• [Extracted records]:
# # # # # # #
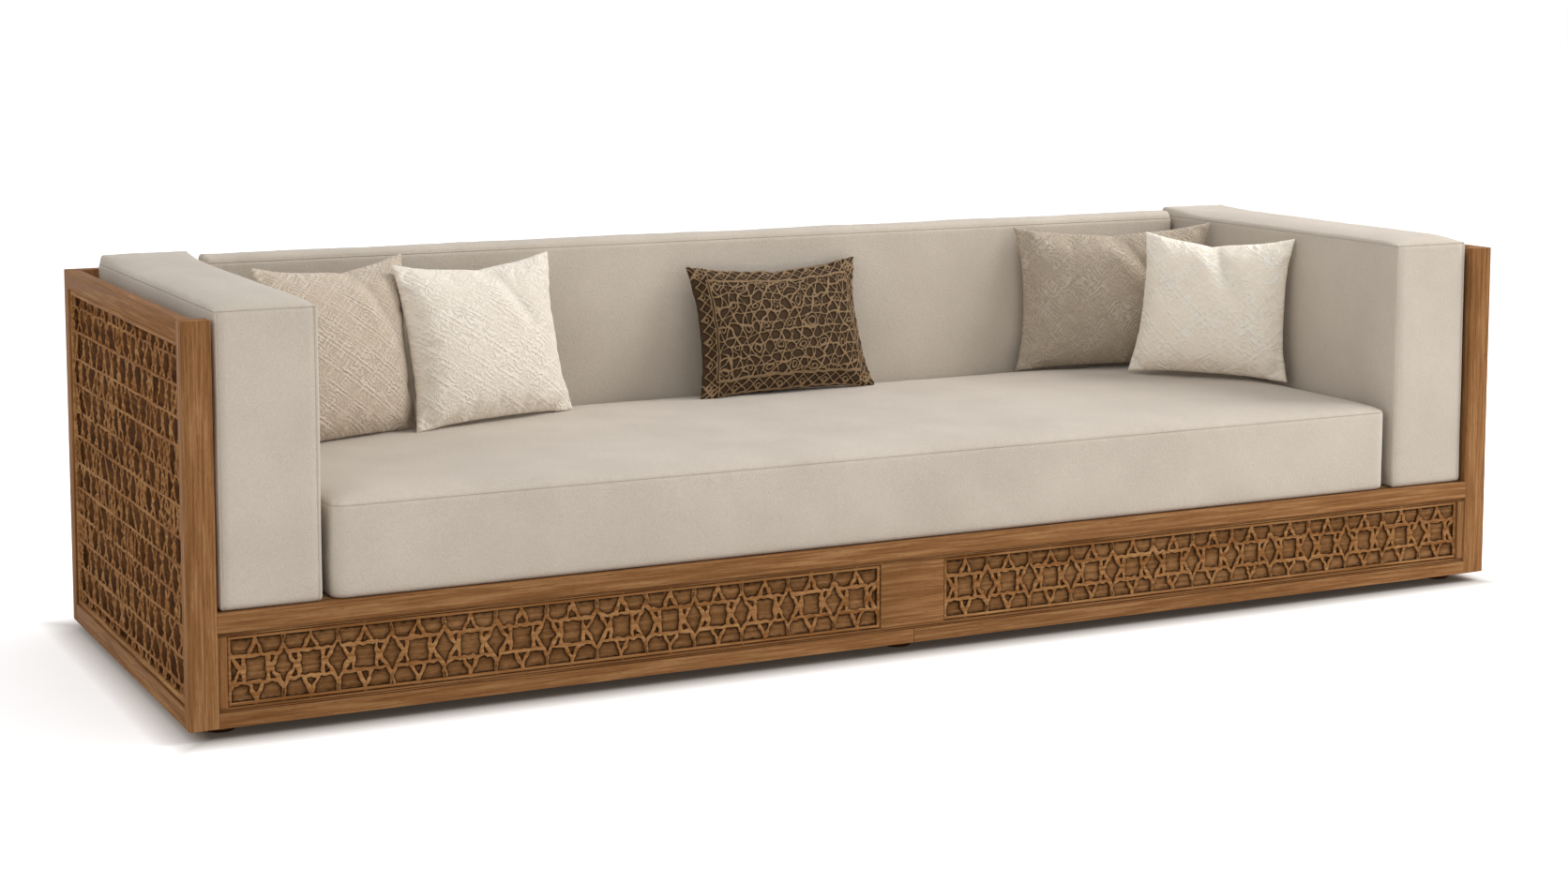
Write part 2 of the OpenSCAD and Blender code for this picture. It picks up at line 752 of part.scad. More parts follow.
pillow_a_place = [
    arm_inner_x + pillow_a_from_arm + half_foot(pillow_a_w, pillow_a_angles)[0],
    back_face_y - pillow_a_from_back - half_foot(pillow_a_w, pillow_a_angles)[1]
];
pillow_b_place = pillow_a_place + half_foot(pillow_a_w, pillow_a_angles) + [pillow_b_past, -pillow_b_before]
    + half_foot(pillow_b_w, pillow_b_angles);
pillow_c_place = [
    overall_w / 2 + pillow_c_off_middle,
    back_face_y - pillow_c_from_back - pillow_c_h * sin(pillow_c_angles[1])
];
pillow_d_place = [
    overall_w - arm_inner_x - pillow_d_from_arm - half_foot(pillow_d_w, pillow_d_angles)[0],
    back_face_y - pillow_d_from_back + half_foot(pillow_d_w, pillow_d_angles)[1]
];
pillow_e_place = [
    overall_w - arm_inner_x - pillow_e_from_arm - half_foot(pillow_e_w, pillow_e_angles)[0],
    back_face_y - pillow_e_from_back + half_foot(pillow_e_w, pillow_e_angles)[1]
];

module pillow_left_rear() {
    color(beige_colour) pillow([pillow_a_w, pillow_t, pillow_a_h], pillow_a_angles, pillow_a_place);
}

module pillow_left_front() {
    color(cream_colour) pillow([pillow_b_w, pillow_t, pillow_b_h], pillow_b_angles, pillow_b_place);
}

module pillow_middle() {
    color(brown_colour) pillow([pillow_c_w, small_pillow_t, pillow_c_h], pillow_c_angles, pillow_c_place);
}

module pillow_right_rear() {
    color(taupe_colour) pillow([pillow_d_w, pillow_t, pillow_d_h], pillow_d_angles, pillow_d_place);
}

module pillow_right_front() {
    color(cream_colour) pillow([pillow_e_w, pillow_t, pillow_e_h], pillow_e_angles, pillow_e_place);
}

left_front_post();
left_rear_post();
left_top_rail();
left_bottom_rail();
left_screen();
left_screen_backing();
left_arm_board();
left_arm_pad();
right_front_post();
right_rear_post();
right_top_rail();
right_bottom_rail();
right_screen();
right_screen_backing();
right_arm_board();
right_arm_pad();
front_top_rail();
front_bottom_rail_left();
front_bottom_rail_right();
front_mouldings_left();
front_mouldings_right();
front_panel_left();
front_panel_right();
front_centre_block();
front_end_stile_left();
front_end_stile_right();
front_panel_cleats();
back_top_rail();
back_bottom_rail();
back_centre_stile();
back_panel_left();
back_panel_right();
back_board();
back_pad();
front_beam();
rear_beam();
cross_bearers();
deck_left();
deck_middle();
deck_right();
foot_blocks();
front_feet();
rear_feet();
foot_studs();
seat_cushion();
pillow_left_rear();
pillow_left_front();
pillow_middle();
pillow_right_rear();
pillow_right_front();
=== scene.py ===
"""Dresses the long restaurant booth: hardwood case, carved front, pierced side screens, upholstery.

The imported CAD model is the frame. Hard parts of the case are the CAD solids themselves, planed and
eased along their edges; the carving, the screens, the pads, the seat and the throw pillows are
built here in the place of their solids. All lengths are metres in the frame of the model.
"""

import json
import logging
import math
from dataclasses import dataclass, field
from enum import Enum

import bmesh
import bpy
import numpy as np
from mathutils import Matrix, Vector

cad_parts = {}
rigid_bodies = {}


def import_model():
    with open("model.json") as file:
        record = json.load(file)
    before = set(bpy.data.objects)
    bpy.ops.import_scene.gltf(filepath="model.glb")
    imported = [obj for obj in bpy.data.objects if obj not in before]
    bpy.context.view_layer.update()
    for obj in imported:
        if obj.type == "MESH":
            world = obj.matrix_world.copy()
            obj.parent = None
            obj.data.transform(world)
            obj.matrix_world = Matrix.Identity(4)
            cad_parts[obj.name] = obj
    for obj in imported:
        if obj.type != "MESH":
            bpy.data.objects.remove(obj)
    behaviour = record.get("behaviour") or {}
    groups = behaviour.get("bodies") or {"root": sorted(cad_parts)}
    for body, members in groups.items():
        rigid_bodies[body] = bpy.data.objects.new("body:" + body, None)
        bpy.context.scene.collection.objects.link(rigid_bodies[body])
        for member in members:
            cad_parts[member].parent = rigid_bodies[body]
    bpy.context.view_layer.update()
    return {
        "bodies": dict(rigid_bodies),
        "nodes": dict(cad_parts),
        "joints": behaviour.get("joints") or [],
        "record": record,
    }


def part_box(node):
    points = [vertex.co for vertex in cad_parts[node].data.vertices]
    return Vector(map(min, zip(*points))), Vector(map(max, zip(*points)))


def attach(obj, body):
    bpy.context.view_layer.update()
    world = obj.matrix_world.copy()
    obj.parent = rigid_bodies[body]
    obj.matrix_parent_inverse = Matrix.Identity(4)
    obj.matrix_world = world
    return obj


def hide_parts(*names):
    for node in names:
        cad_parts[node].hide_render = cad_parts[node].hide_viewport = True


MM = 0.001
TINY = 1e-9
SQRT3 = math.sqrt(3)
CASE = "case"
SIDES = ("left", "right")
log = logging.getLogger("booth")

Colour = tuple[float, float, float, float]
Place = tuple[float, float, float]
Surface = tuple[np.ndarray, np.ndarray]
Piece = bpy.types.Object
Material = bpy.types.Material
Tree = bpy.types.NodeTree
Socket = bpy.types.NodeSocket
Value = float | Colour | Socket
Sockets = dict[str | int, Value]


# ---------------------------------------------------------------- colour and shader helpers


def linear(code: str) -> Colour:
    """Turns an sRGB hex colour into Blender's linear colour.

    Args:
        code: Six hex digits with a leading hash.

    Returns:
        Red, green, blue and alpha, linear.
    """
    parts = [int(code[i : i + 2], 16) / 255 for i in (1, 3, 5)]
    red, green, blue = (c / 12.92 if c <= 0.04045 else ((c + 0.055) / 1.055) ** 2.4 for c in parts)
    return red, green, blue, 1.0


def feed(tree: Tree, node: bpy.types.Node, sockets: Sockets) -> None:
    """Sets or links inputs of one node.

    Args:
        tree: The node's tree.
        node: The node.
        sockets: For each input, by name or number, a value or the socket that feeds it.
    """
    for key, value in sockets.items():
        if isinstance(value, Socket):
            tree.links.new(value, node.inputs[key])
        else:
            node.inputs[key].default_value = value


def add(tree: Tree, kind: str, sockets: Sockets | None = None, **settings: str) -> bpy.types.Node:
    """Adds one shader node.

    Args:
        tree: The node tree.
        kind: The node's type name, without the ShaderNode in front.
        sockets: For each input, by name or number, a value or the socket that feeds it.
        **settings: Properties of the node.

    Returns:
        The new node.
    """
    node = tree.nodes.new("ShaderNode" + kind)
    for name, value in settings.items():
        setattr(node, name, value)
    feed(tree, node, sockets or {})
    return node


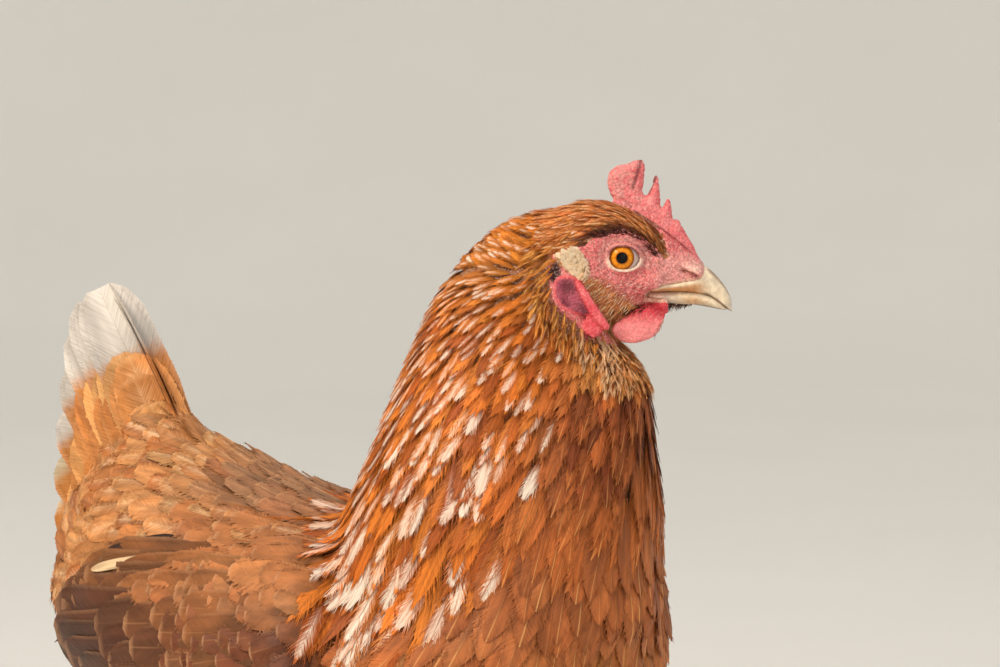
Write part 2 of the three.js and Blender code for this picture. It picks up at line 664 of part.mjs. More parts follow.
# # # # # # #
• [Task directions]: Please return the data above exactly as given.

• [Output below]:
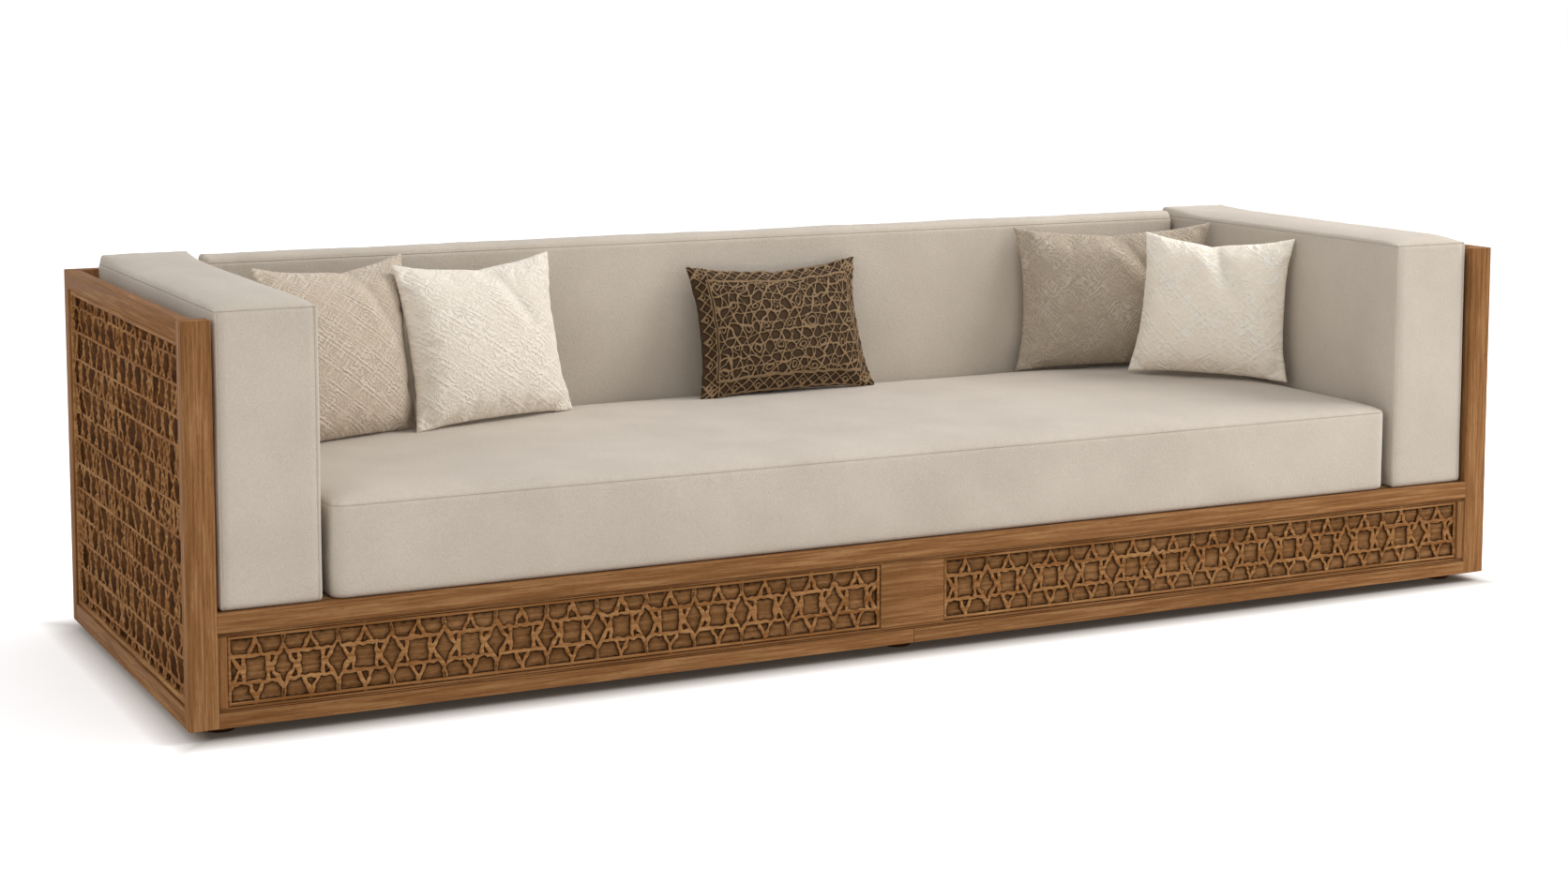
Write part 2 of the OpenSCAD and Blender code for this picture. It picks up at line 752 of part.scad. More parts follow.
pillow_a_place = [
    arm_inner_x + pillow_a_from_arm + half_foot(pillow_a_w, pillow_a_angles)[0],
    back_face_y - pillow_a_from_back - half_foot(pillow_a_w, pillow_a_angles)[1]
];
pillow_b_place = pillow_a_place + half_foot(pillow_a_w, pillow_a_angles) + [pillow_b_past, -pillow_b_before]
    + half_foot(pillow_b_w, pillow_b_angles);
pillow_c_place = [
    overall_w / 2 + pillow_c_off_middle,
    back_face_y - pillow_c_from_back - pillow_c_h * sin(pillow_c_angles[1])
];
pillow_d_place = [
    overall_w - arm_inner_x - pillow_d_from_arm - half_foot(pillow_d_w, pillow_d_angles)[0],
    back_face_y - pillow_d_from_back + half_foot(pillow_d_w, pillow_d_angles)[1]
];
pillow_e_place = [
    overall_w - arm_inner_x - pillow_e_from_arm - half_foot(pillow_e_w, pillow_e_angles)[0],
    back_face_y - pillow_e_from_back + half_foot(pillow_e_w, pillow_e_angles)[1]
];

module pillow_left_rear() {
    color(beige_colour) pillow([pillow_a_w, pillow_t, pillow_a_h], pillow_a_angles, pillow_a_place);
}

module pillow_left_front() {
    color(cream_colour) pillow([pillow_b_w, pillow_t, pillow_b_h], pillow_b_angles, pillow_b_place);
}

module pillow_middle() {
    color(brown_colour) pillow([pillow_c_w, small_pillow_t, pillow_c_h], pillow_c_angles, pillow_c_place);
}

module pillow_right_rear() {
    color(taupe_colour) pillow([pillow_d_w, pillow_t, pillow_d_h], pillow_d_angles, pillow_d_place);
}

module pillow_right_front() {
    color(cream_colour) pillow([pillow_e_w, pillow_t, pillow_e_h], pillow_e_angles, pillow_e_place);
}

left_front_post();
left_rear_post();
left_top_rail();
left_bottom_rail();
left_screen();
left_screen_backing();
left_arm_board();
left_arm_pad();
right_front_post();
right_rear_post();
right_top_rail();
right_bottom_rail();
right_screen();
right_screen_backing();
right_arm_board();
right_arm_pad();
front_top_rail();
front_bottom_rail_left();
front_bottom_rail_right();
front_mouldings_left();
front_mouldings_right();
front_panel_left();
front_panel_right();
front_centre_block();
front_end_stile_left();
front_end_stile_right();
front_panel_cleats();
back_top_rail();
back_bottom_rail();
back_centre_stile();
back_panel_left();
back_panel_right();
back_board();
back_pad();
front_beam();
rear_beam();
cross_bearers();
deck_left();
deck_middle();
deck_right();
foot_blocks();
front_feet();
rear_feet();
foot_studs();
seat_cushion();
pillow_left_rear();
pillow_left_front();
pillow_middle();
pillow_right_rear();
pillow_right_front();
=== scene.py ===
"""Dresses the long restaurant booth: hardwood case, carved front, pierced side screens, upholstery.

The imported CAD model is the frame. Hard parts of the case are the CAD solids themselves, planed and
eased along their edges; the carving, the screens, the pads, the seat and the throw pillows are
built here in the place of their solids. All lengths are metres in the frame of the model.
"""

import json
import logging
import math
from dataclasses import dataclass, field
from enum import Enum

import bmesh
import bpy
import numpy as np
from mathutils import Matrix, Vector

cad_parts = {}
rigid_bodies = {}


def import_model():
    with open("model.json") as file:
        record = json.load(file)
    before = set(bpy.data.objects)
    bpy.ops.import_scene.gltf(filepath="model.glb")
    imported = [obj for obj in bpy.data.objects if obj not in before]
    bpy.context.view_layer.update()
    for obj in imported:
        if obj.type == "MESH":
            world = obj.matrix_world.copy()
            obj.parent = None
            obj.data.transform(world)
            obj.matrix_world = Matrix.Identity(4)
            cad_parts[obj.name] = obj
    for obj in imported:
        if obj.type != "MESH":
            bpy.data.objects.remove(obj)
    behaviour = record.get("behaviour") or {}
    groups = behaviour.get("bodies") or {"root": sorted(cad_parts)}
    for body, members in groups.items():
        rigid_bodies[body] = bpy.data.objects.new("body:" + body, None)
        bpy.context.scene.collection.objects.link(rigid_bodies[body])
        for member in members:
            cad_parts[member].parent = rigid_bodies[body]
    bpy.context.view_layer.update()
    return {
        "bodies": dict(rigid_bodies),
        "nodes": dict(cad_parts),
        "joints": behaviour.get("joints") or [],
        "record": record,
    }


def part_box(node):
    points = [vertex.co for vertex in cad_parts[node].data.vertices]
    return Vector(map(min, zip(*points))), Vector(map(max, zip(*points)))


def attach(obj, body):
    bpy.context.view_layer.update()
    world = obj.matrix_world.copy()
    obj.parent = rigid_bodies[body]
    obj.matrix_parent_inverse = Matrix.Identity(4)
    obj.matrix_world = world
    return obj


def hide_parts(*names):
    for node in names:
        cad_parts[node].hide_render = cad_parts[node].hide_viewport = True


MM = 0.001
TINY = 1e-9
SQRT3 = math.sqrt(3)
CASE = "case"
SIDES = ("left", "right")
log = logging.getLogger("booth")

Colour = tuple[float, float, float, float]
Place = tuple[float, float, float]
Surface = tuple[np.ndarray, np.ndarray]
Piece = bpy.types.Object
Material = bpy.types.Material
Tree = bpy.types.NodeTree
Socket = bpy.types.NodeSocket
Value = float | Colour | Socket
Sockets = dict[str | int, Value]


# ---------------------------------------------------------------- colour and shader helpers


def linear(code: str) -> Colour:
    """Turns an sRGB hex colour into Blender's linear colour.

    Args:
        code: Six hex digits with a leading hash.

    Returns:
        Red, green, blue and alpha, linear.
    """
    parts = [int(code[i : i + 2], 16) / 255 for i in (1, 3, 5)]
    red, green, blue = (c / 12.92 if c <= 0.04045 else ((c + 0.055) / 1.055) ** 2.4 for c in parts)
    return red, green, blue, 1.0


def feed(tree: Tree, node: bpy.types.Node, sockets: Sockets) -> None:
    """Sets or links inputs of one node.

    Args:
        tree: The node's tree.
        node: The node.
        sockets: For each input, by name or number, a value or the socket that feeds it.
    """
    for key, value in sockets.items():
        if isinstance(value, Socket):
            tree.links.new(value, node.inputs[key])
        else:
            node.inputs[key].default_value = value


def add(tree: Tree, kind: str, sockets: Sockets | None = None, **settings: str) -> bpy.types.Node:
    """Adds one shader node.

    Args:
        tree: The node tree.
        kind: The node's type name, without the ShaderNode in front.
        sockets: For each input, by name or number, a value or the socket that feeds it.
        **settings: Properties of the node.

    Returns:
        The new node.
    """
    node = tree.nodes.new("ShaderNode" + kind)
    for name, value in settings.items():
        setattr(node, name, value)
    feed(tree, node, sockets or {})
    return node


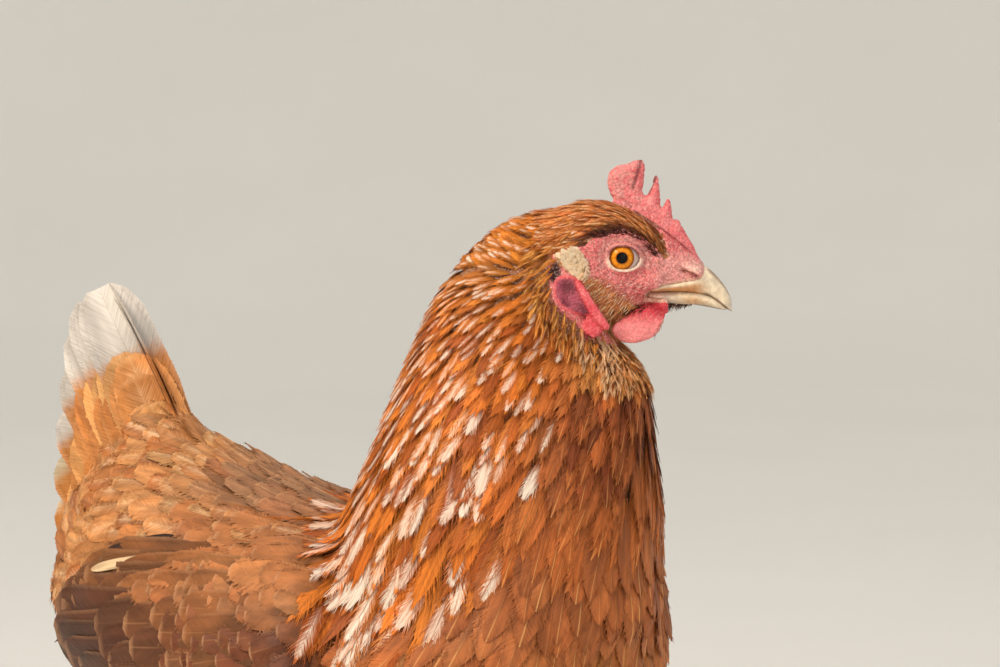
Write part 2 of the three.js and Blender code for this picture. It picks up at line 664 of part.mjs. More parts follow.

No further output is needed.